An article from Agence France Presse adds a bit of spice to this thought. Although much of the foreign investment in the US is coming from individuals and private corporations, much is also coming from large financial concerns, among them the huge sovereign wealth funds that governments have set up to manage their budget surpluses. The article says these surpluses are large and growing. Here's the head and lede:
Sovereign wealth funds hit 3.5 trillion dlrs in 2007: US firm.
Sovereign wealth funds have mushroomed 24 percent annually over the past three years to hold a total of 3.5 trillion dollars in 2007, a US economic firm said Monday.

Global Insight said that projected on that annual growth pace, sovereign wealth funds (SWFs) would surpass the entire current economic output of the United States by 2015, and the European Union by 2016.
As always, there's concern that these government-run funds will be used for political not just economic purposes. Of course the unbelievably large US deficit makes this country vulnerable to blackmail by other governments simply because we rely so greatly on them to help cover our debt through purchase of US Treasuries and the like. The potentially inimical actions of sovereign wealth funds adds spice to the paranoiac mix. It's not just the uncomfortable feeling one gets on realizing that -- more and more -- foreigners "own" us; it's also the risk that they'll let it be known that they will do some destabilizing action, like a sudden shift in investment that puts thousands of Americans out of work, unless the US government takes a position that agrees with theirs (reduces or eliminates US subsidies for farm products for example).

Along with these two somewhat scary stories comes one of a type that's becoming increasingly familiar. The price of the energy we use is likely to continue to rise. As Al Jolson said "You ain't seen nutt'n yet." From the Financial Times: Opec says oil could hit $200, by Carola Hoyos in London. The article says that oil continues to cost more partly because the US dollar is worth less and less. But, as we all know, the price is also manipulated by suppliers. There's no free market for oil. The wonderful discipline of oil producing nations enables them to screw the rest of the world if they wish, and apparently they do. There's nothing new about this state of affairs. For a long time we've been living in paranoia over the havoc that OPEC could wreak in the US economy. In fact our carefully maintained good relations with Saudi Arabia might be something of a bellwether for our life a world of cheap dollars where foreigners buy up America. I mean to say the huge diplomatic, commercial, and political efforts to stay on the good side of the Saudi ruling family may be a useful learning experience as we find ourselves required to make nice to many others who could do us harm.

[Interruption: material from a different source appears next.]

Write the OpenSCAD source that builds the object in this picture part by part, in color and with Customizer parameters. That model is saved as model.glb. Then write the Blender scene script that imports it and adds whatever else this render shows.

Addendum:The Washington Post has an excellent article on the global escalation of food prices: The New Economics of Hunger, A brutal convergence of events has hit an unprepared global market, and grain prices are sky high. The world's poor suffer most. For the 1 billion people living on less than a dollar a day, the world's worst food crisis in a generation is a matter of survival. By Anthony Faiola, Washington Post Staff Writer, Sunday, April 27, 2008; Page A01

The article makes it plain that nations are interdependent and there's no policy that is purely domestic. We no long live in a world where any nation can act unilaterally to protect its citizens. For example, a country that fears the consequences of rising grain prices may wish to stockpile grain, but this stockpiling makes prices rise higher and faster and consequences are bad for all. Similarly, fears of dwindling supplies may cause grain producing nations to control exports. That action reduces world supply of course, driving prices higher, even within the nation that's trying to control exports. (And resorting to price controls to prevent price rises can destabilize the country's financial markets with further unfortunate consequences.)

It's another indication, for me, that the US habit of acting unilaterally has had its day. We're still the dominant world power, but our ability to influence affairs with selfish arrogance is growing weaker and weaker.